The Barnes-Jewish Hospital intensive care unit (ICU) averages 1,400 admissions per year, the researchers say, with a 10% prevalence of Candida as the cause of septic shock. They add that the rate of resistance to fluconazole in all species of Candida combined is about 15%. In this before-after study, 15 patients who presented before December 31, 2012, were in the standard-care group. They received antibiotics, including antifungal drugs, at the discretion of the treating physician. The remaining 13 (treated after January 1, 2013) received empiric therapy with micafungin 100 mg/d or fluconazole 800 mg IV on day 1, followed by 400 mg/d IV. The choice of antifungal agent was left to the ICU team and clinical pharmacist but was partly based on whether the patient had any prior exposure to fluconazole, in which case micafungin was prescribed.
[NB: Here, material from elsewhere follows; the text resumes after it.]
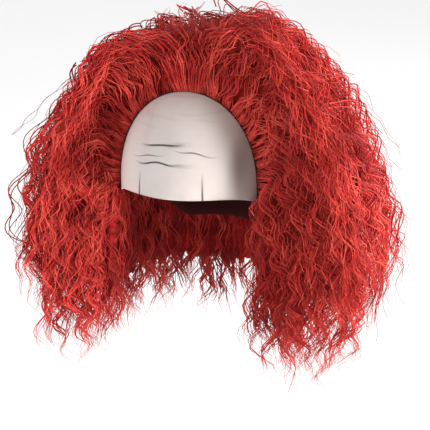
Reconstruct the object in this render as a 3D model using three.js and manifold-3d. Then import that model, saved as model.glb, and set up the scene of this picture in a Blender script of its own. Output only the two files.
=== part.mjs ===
// A clown wig with a bald front: a pale moulded forehead panel, a stretch cap over the rest
// of the head, a dark sewn tape along the hairline, and long crimped hair in six sections.
// Millimetres, +Z up. The wearer faces -Y, and the wearer's left is +X. The origin is the
// centre of the head opening, at the height of the front edge just above the brows.
import * as THREE from "three";
import { mergeVertices } from "three/addons/utils/BufferGeometryUtils.js";
import Module from "manifold-3d";

const wasm = await Module();
wasm.setup();

// The head that the cap is made for, measured on the inside of the cap
const headHalfWidth = 76.5;
const headHalfLength = 96.5;
const headHeight = 100; // front edge to the top of the head
const headDepth = 115; // how far below the origin the head's curve would close
const headFullness = 2.15; // 2 is a plain ellipsoid, more is squarer in side view

// The cap
const panelWall = 1.6; // moulded forehead panel
const capWall = 1.2; // stretch cap
const hairlineY = -40; // the panel ends and the hair begins here
const templeDrop = 13; // the front edge is this much lower at the temples
const earHeight = -22; // lower edge of the cap over the ears
const earY = 22;
const napeHeight = -70; // lower edge of the cap at the nape
const napeY = 66;
const tapeWidth = 7;
const tapeWall = 1.2;
const clearance = 0.3; // between pieces that touch on the real thing

// The hair, measured from the origin
const hairTop = 176;
const hairDrop = 222;
const hairReach = 207; // from the whorl's upright line to the widest hair
const rootSink = 4; // how far the hair starts inside the head before the head is cut out
const rootLift = 50; // the longest straight stretch of a strand from its root
const slotCount = 16; // equal slots round the head that the sections are made of
const firstAzimuth = 89; // degrees: 0 is the face, 90 the wearer's left, 180 the back
const lastAzimuth = 271;
const frontLean = 8; // degrees that the hair beside the face swings forward at its tips
const frontBow = 20; // how far that hair bows forward past its roots
const leanStart = 125; // azimuth where both begin on the left, and likewise on the right
const crownTilt = 5; // degrees from upright of the innermost roots
const templeTilt = 96; // the same for the lowest roots beside the face
const napeTilt = 116; // and for the lowest roots at the back
const archRise = 0.6; // how much higher a strand climbs past its straight root, of that length
const archLimit = 0.95; // highest point of a strand, as a share of its column's rise
const falls = 6; // points along a strand's fall
const sectionGap = 0.6; // between neighbouring sections
const ridgesPerSlot = 2;
const ridgeHeight = 4; // of each lock above the valleys beside it
const frontRidge = 8; // the same for the locks beside the face
const tipLength = 34; // of each lock's free pointed end
const tipScatter = 0.25; // uneven share of the tip's length
const strandSteps = 8; // facets along the hair

// Loose locks that lie on the outside of the hair
const looseSides = 4;
const looseSteps = 4;
const looseSink = 4; // how deep a loose lock starts in the hair below it
const tipStandOff = 16; // how far the tip of a loose lock stands off at most
const looseRoot = 0.1; // half its width at the root, as a share of the slot's width
const looseSway = 0.1; // sideways swing, as a share of the slot's width
const waveLength = 72;

// The tuft that stands up in the middle of the hairline
const tuftRise = 80; // above the top of the cap
const tuftHalfWidth = 13;
const tuftDepth = 20; // back from the tape
const tuftSpread = 13; // degrees that its sides lean outwards
const tuftLocks = 5;
const tuftLockRoot = 8; // half the width of a lock at its root
const tuftLockFull = 9;
const tuftSway = 4;
const tuftCurl = 10; // how far the locks lean forward before they curl back

// How far each column of hair reaches, rises and hangs, as shares of the sizes above
const columns = [
  { azimuth: 89, reach: 0.88, rise: 1.0, drop: 0.88 },
  { azimuth: 112, reach: 1.02, rise: 0.98, drop: 1.0 },
  { azimuth: 140, reach: 1.0, rise: 0.94, drop: 0.96 },
  { azimuth: 180, reach: 0.97, rise: 0.89, drop: 0.93 },
  { azimuth: 220, reach: 0.94, rise: 0.87, drop: 0.9 },
  { azimuth: 248, reach: 0.92, rise: 0.86, drop: 0.88 },
  { azimuth: 271, reach: 0.88, rise: 0.88, drop: 0.88 },
];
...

Sixteen patients received appropriate antifungal therapy. The remaining 12 patients received delayed antifungal therapy, 1 of which received no antifungal therapy before death.

The mean time from onset of shock to appropriate therapy was statistically shorter in the empiric therapy group (10.6 hours vs 40.5 hours). The mean time from culture collection to appropriate therapy was also statistically shorter in the empiric therapy group (13.7 hours vs 43.3 hours in the standard care group; P = .001). Patients who received empiric therapy were more likely to have received appropriate therapy within 12 hours (69.2% vs 6.7%) and within 24 hours (76.9% vs 40%).

The shorter time to appropriate treatment meant a slight but noticeable difference in survival. Twelve patients died during hospitalization, but those who received appropriate therapy within 24 hours of onset of hypotension had greater hospital survival rates: 68.8% vs 41.7%.

Micek ST, Arnold H, Juang P, et al. Clin Ther. 2014;36(9):1226-1232.
doi: 10.1016/j.clinthera.2014.06.28.